Mais comme au Front national depuis un an, l’effort cosmétique du Vlaams Belang pour apparaître acceptable et respectable bat son plein. Le parti nationaliste flamand l’écrit lui-même : « Nous devons charmer le public et les media avec une approche à la « Tiel l’espiègle » : un style « parlez-vrai » non dénué d’humour et d’ironie. » Candide, leur programme accessible on line (http://www.vlaamsbelang.org/files/visietekst.pdf) précise littéralement qu’il faut au parti :
- une stratégie de communication externe intelligente, doublée d’une stratégie média réfléchie et cohérence (les media n’étant pas un ennemi mais un moyen),
- briser le cordon sanitaire médiatique et politique
- rajeunir le parti
- arrondir le discours et le style, le moderniser et l’adapter aux circonstances
- gagner les classes moyennes (universitaires, leaders d’opinion, les secteurs de la culture et des associations)
- s’inscrire dans tout ce qui va dans le sens des idées du parti (par exemple la critique de l’Islam dont l’influence progresse en Flandre) Fin de citation.

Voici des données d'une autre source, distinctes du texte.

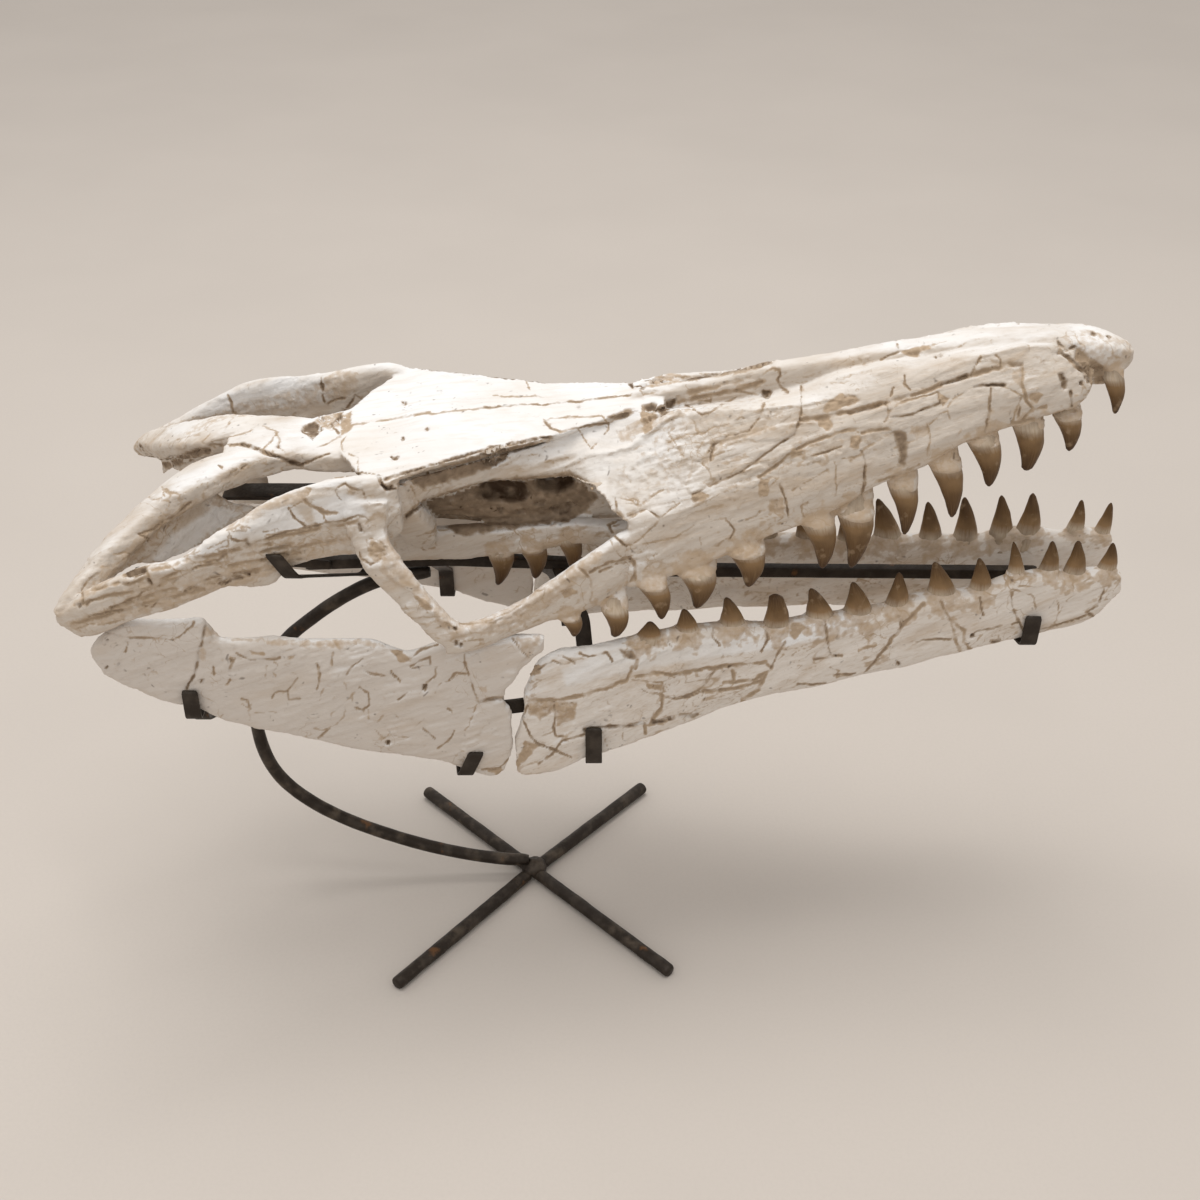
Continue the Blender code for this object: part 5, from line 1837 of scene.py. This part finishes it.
@dataclass
class Stand:
    """The iron stand: a cross of round bars, a curved post, a square bar and bent straps."""

    post_path: tuple = (
        (-79, 22), (-104, 22.8), (-142, 29), (-186, 41), (-231, 58), (-276, 80), (-311, 104),
        (-338, 132), (-353, 162), (-360, 200), (-358, 240), (-343, 284), (-316, 321),
        (-287, 347), (-259, 368), (-227, 386), (-196, 395.5), (-168, 399.3),
    )
    bar_radius: float = 7.15
    post_radius: float = 6.95
    crossing: tuple = (-74.0, 0.0)
    long_bar: tuple = ((-205.0, 136.0), (73.0, -156.0))
    arms: tuple = (("foot_arm_far", (51.0, 144.0)), ("foot_arm_near", (-210.0, -174.0)))
    arm_gap: float = 9.8
    spine_path: tuple = (
        (-290, 409.5), (-215, 412.5), (-150, 414.5), (-59, 411), (60, 402), (432, 398.6),
    )
    spine_side: float = 10.8
    strap: tuple = (16.0, 3.0)
    bend: float = 7.0
    bar_dent: float = 0.25
    post_dent: float = 0.2
    strap_dent: float = 0.12
    dent_size: tuple = (17.0, 17.0, 17.0)
    weld_size: tuple = (15.0, 12.5, 9.5)
    weld_height: float = 12.0

    def straps(self) -> dict:
        """Path, width, thickness and direction across of each bent strap.

        Returns:
            Those four for each strap, under its node's name.
        """
        wide, thick = self.strap
        level, upright = (1, 0, 0), (0, 0, 1)
        spine = [(x, 0, z) for x, z in self.spine_path]
        found = {
            "spine_bar": (spine, self.spine_side, self.spine_side, (0, 1, 0)),
            "roof_strap": ([(-216, 0, 419.8), (-216, 0, 490), (-360, 0, 490)], 28.0, 4.0, (0, 1, 0)),
            "front_jaw_strap": ([
                (419, -57.5, 384), (418, -57.5, 350), (411, -26, 348.2), (406, -12, 391.4),
                (406, 12, 391.4), (411, 26, 347), (418, 58, 348), (419, 58, 384),
            ], wide, thick, level),
            "claw_right": ([
                (-226, -1, 404.3), (-229, -14, 405.5), (-272, -128, 474.5), (-275, -140, 481),
                (-288, -146, 508),
            ], 15.0, thick, level),
            "strut_right": ([
                (-40, -7.5, 408), (-18, -40, 372), (-8, -104, 300), (-6, -108, 266.2),
                (-6, -137, 266.2), (-6, -139, 311),
            ], wide, thick, level),
            "strut_left": ([
                (-68, 7.5, 408), (-46, 40, 372), (-36, 112, 300), (-34, 117, 255),
                (-34, 144, 255), (-34, 145, 298),
            ], wide, thick, level),
            "jaw_link_right": (
                [(-30, -113, 328), (-79, -126, 328), (-112, -129, 326)], wide, thick, upright,
            ),
            "front_hook_right": ([
                (-124, -131.5, 336), (-132, -133, 265.4), (-129, -154.5, 265.4), (-117, -154.5, 294),
            ], 15.0, thick, level),
            "rear_hook_right": ([
                (-356, -8.5, 258), (-376, -139, 322), (-376, -141, 340), (-376, -164, 340),
                (-376, -164, 373),
            ], 15.0, thick, level),
            "left_jaw_hook": ([
                (-167, 7, 408), (-167, 134, 318), (-167, 135, 282), (-167, 157, 282), (-167, 158, 308),
            ], wide, thick, level),
        }
        for side, end in ((Side.RIGHT, (-428, 94, 458)), (Side.LEFT, (-400, 84, 441))):
            path = [(x, side.value * y, z) for x, y, z in ((-264, 8, 412), (-300, 12, 418), end)]
            found[f"corner_strap_{side.name.lower()}"] = (path, 10.0, thick, upright)
        return found

    def rounded(self, path: list) -> list:
        """A path with each corner turned into a short bend.

        Args:
            path: Corners of the path.

        Returns:
            Points of the rounded path.
        """
        points = [Vector(point) for point in path]
        found = [points[0]]
        for before, corner, after in zip(points, points[1:], points[2:]):
            into, out = before - corner, after - corner
            reach_in = min(self.bend, 0.4 * into.length)
            reach_out = min(self.bend, 0.4 * out.length)
            start, end = corner + into.normalized() * reach_in, corner + out.normalized() * reach_out
            for step in range(6):
                t = step / 5
                found.append(start * (1 - t) ** 2 + corner * (2 * t * (1 - t)) + end * t**2)
        found.append(points[-1])
        return found

    def spread(self, points: list, step: float) -> list:
        """The same path with points about a step apart.

        Args:
            points: Points of the path.
            step: Distance in millimetres.

        Returns:
            The points.
        """
        found = [points[0]]
        for before, after in zip(points, points[1:]):
            count = max(1, round((after - before).length / step))
            found += [before.lerp(after, k / count) for k in range(1, count + 1)]
        return found

    def strap_rings(self, path: list, wide: float, thick: float, across: tuple) -> list:
        """Rings with rounded corners along a bent path.

        Args:
            path: Corners of the path.
            wide: Width of the strap.
            thick: Its thickness.
            across: Direction of its width.

        Returns:
            The rings.
        """
        points = self.spread(self.rounded(path), 3.0)
        corner = min(1.0, thick * 0.3)
        flat, tall = wide / 2, thick / 2
        outline = []
        for sx, sy in ((1, 1), (-1, 1), (-1, -1), (1, -1)):
            for k in range(4):
                turn = math.pi / 6 * (k if sx == sy else 3 - k)
                outline.append((
                    sx * (flat - corner + corner * math.cos(turn)),
                    sy * (tall - corner + corner * math.sin(turn)),
                ))
        rings = []
        last = len(points) - 1
        for i, point in enumerate(points):
            along = (points[min(i + 1, last)] - points[max(i - 1, 0)]).normalized()
            side = Vector(across).normalized()
            over = along.cross(side).normalized()
            draw = 0.86 if i in (0, last) else 1.0
            rings.append([tuple(point + side * (a * draw) + over * (b * draw)) for a, b in outline])
        return rings

    def tube_rings(self, points: list, radius: float, sides: int = 28) -> list:
        """Rings round a path, with its ends drawn in a little.

        Args:
            points: Points of the path.
            radius: Radius of the bar.
            sides: Points of a ring.

        Returns:
            The rings.
        """
        rings = []
        last = len(points) - 1
        ends = {0: 0.72, 1: 0.9, 2: 0.98}
        for i, point in enumerate(points):
            along = (points[min(i + 1, last)] - points[max(i - 1, 0)]).normalized()
            side = along.cross(Vector((0, 0, 1))).normalized()
            over = side.cross(along)
            thin = ends.get(min(i, last - i), 1.0)
            ring = []
            for k in range(sides):
                turn = 2 * math.pi * k / sides
                reach = side * math.cos(turn) + over * math.sin(turn)
                ring.append(tuple(point + reach * (radius * thin)))
            rings.append(ring)
        return rings

    def bar_points(self, start: Vector, end: Vector, step: float = 3.0) -> list:
        """Points along a straight bar, closer together at its ends.

        Args:
            start: One end.
            end: The other end.
            step: Distance between points.

        Returns:
            The points.
        """
        along = (end - start).normalized()
        inner = self.spread([start + along * 2.2, end - along * 2.2], step)
        return [start, start + along * 0.9] + inner + [end - along * 0.9, end]

    def made(self, name: str, rings: list, material: Material, dent: float) -> None:
        """Makes one iron piece with a slightly uneven skin.

        Args:
            name: Node that the piece stands for.
            rings: Its rings of points.
            material: Iron.
            dent: Depth of its unevenness.
        """
        bm = bmesh.new()
        Lofts.skin(bm, rings)
        piece = MeshWork.placed(f"iron_{name}", bm)
        mesh = piece.data
        points, normals = MeshWork.points(mesh), MeshWork.points(mesh, "normal")
        lift = dent * Grain.fractal(points, self.dent_size, 31, 3) - dent * 0.6
        MeshWork.set_points(mesh, points + normals * lift[:, None])
        MeshWork.finish(piece, Slot.IRON, (name,), material)

    def build_weld(self, material: Material) -> None:
        """Makes the lumpy weld over the crossing.

        Args:
            material: Iron.
        """
        bm = bmesh.new()
        bmesh.ops.create_icosphere(bm, subdivisions=4, radius=1.0)
        piece = MeshWork.placed("iron_foot_weld", bm)
        unit = MeshWork.points(piece.data)
        lump = 1 + 0.13 * Grain.fractal(unit, (0.5, 0.5, 0.5), 5, 2)
        places = unit * lump[:, None] * self.weld_size + (*self.crossing, self.weld_height)
        MeshWork.set_points(piece.data, places)
        MeshWork.finish(piece, Slot.IRON, ("foot_weld",), material)

    def build(self, worn: Material, dark: Material) -> None:
        """Makes the whole stand.

        Args:
            worn: Iron of the foot, rubbed and a little rusty.
            dark: Iron of the straps and the bar.
        """
        level = self.bar_radius
        middle = Vector((*self.crossing, level))
        start, end = (Vector((*place, level)) for place in self.long_bar)
        bars = [("foot_bar_long", start, end)]
        for name, place in self.arms:
            tip = Vector((*place, level))
            bars.append((name, middle + (tip - middle).normalized() * self.arm_gap, tip))
        for name, root, tip in bars:
            rings = self.tube_rings(self.bar_points(root, tip), self.bar_radius)
            self.made(name, rings, worn, self.bar_dent)
        self.build_weld(worn)
        path = Lofts.smooth_rows([(x, 0.0, z) for x, z in self.post_path], 4.0)
        rings = self.tube_rings([Vector(p) for p in path], self.post_radius)
        self.made("curved_post", rings, worn, self.post_dent)
        for name, (line, wide, thick, across) in self.straps().items():
            self.made(name, self.strap_rings(line, wide, thick, across), dark, self.strap_dent)


@dataclass
class Studio:
    """Pale floor, soft light and the camera."""

    floor_side: float = 24.0
    key_side: float = 2.3
    key_power: float = 84.0
    key_place: tuple = (-0.25, 0.35, 4.0)
    key_aim: tuple = (0.0, 0.0, 0.3)
    fill_side: float = 2.2
    fill_power: float = 6.0
    fill_place: tuple = (-1.6, -2.6, 1.7)
    fill_aim: tuple = (0.0, 0.0, 0.4)
    lamp_colour: tuple = (1.0, 0.985, 0.965)
    air: tuple = (0.895, 0.868, 0.845)
    air_strength: float = 0.82
    paper: tuple = (0.58, 0.532, 0.485)
    paper_shade: float = 0.93
    paper_cloud: float = 2.2
    paper_grain: float = 260.0

    def build(self) -> None:
        """Sets up floor, lights, air and camera."""
        self.build_floor()
        self.build_lights()
        self.build_camera()

    def build_floor(self) -> None:
        """A wide floor of pale paper."""
        bm = bmesh.new()
        half = self.floor_side / 2
        corners = ((-half, -half), (half, -half), (half, half), (-half, half))
        bm.faces.new([bm.verts.new((x, y, 0.0)) for x, y in corners])
        floor = MeshWork.placed("floor", bm)
        n = Nodes("floor_paper")
        where = n.spot()
        cloud = n.noise(where, self.paper_cloud, 5.0)
        grain = n.noise(where, self.paper_grain, 3.0)
        darker = tuple(self.paper_shade * part for part in self.paper)
        colour = n.mix(n.steps(cloud, (0.35, 0.0), (0.65, 0.5)), self.paper, darker)
        colour = n.mix(n.steps(grain, (0.4, 0.0), (0.7, 0.35)), colour, darker)
        n.feed(n.shader.inputs["Base Color"], colour)
        n.shader.inputs["Roughness"].default_value = 0.95
        n.shader.inputs["Specular IOR Level"].default_value = 0.1
        floor.data.materials.append(n.material)

    def light(self, name: str, place: tuple, aim: tuple, side: float, power: float) -> None:
        """Adds a square soft light.

        Args:
            name: Its name.
            place: Where it hangs.
            aim: Point that it looks at.
            side: Length of its side.
            power: Power in watts.
        """
        lamp = bpy.data.lights.new(name, "AREA")
        lamp.size = side
        lamp.energy = power
        lamp.color = self.lamp_colour
        holder = bpy.data.objects.new(name, lamp)
        holder.location = place
        holder.rotation_euler = (Vector(aim) - Vector(place)).to_track_quat("-Z", "Y").to_euler()
        bpy.context.scene.collection.objects.link(holder)

    def build_lights(self) -> None:
        """Key light overhead, a weak fill from the camera's side, and even air."""
        self.light("key", self.key_place, self.key_aim, self.key_side, self.key_power)
        self.light("fill", self.fill_place, self.fill_aim, self.fill_side, self.fill_power)
        world = bpy.data.worlds.new("air")
        bpy.context.scene.world = world
        world.use_nodes = True
        air = world.node_tree.nodes["Background"]
        air.inputs[0].default_value = (*self.air, 1.0)
        air.inputs[1].default_value = self.air_strength

    def build_camera(self) -> None:
        """Camera at the photographed angle."""
        lens = bpy.data.cameras.new("camera")
        lens.lens = SIGHT.lens
        lens.sensor_width = SIGHT.film
        camera = bpy.data.objects.new("camera", lens)
        camera.location = (SIGHT.place() + Vector(SHIFT)) * MM
        camera.rotation_euler = (math.pi / 2 - SIGHT.tilt, 0.0, 0.0)
        bpy.context.scene.collection.objects.link(camera)
        bpy.context.scene.camera = camera


def main() -> None:
    """Builds the skull, the jaw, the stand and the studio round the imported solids."""
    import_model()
    bpy.context.scene.view_settings.view_transform = "Standard"
    # The side colours given here are painted shade on faces that turn away from above.
    skull_bone = BoneFinish(painted_side_shade=(0.585, 0.52, 0.45)).material("skull_bone")
    jaw_bone = BoneFinish().material("jaw_bone")
    smooth = BoneFinish(painted_side_shade=(0.61, 0.555, 0.5), stained=0.22, threaded=0.1).material("smooth_bone")
    enamel = EnamelFinish().material("tooth_enamel")
    worn = IronFinish().material("worn_iron")
    dark = IronFinish(wear=0.22).material("dark_iron")
    Cranium().build(skull_bone, enamel)
    LowerJaw().build(jaw_bone, smooth, enamel)
    Stand().build(worn, dark)
    Studio().build()


if __name__ == "__main__":
    main()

Derrière cet effort pour abuser l’opinion, la tromper comme un bateleur à la Tiel l’espiègle, il n’y a aucun doute que l’idéologie nationaliste la plus étroite subsiste. Lorsque cette idéologie arrive au pouvoir et contrôle les forces armées, le nationalisme se mue en fascisme et cela donne Sarajevo, Srbrenica, les camps de concentration et autres tragédies.

Merci Monsieur Mladic de nous l’avoir rappelé sans détour. N’oublions jamais.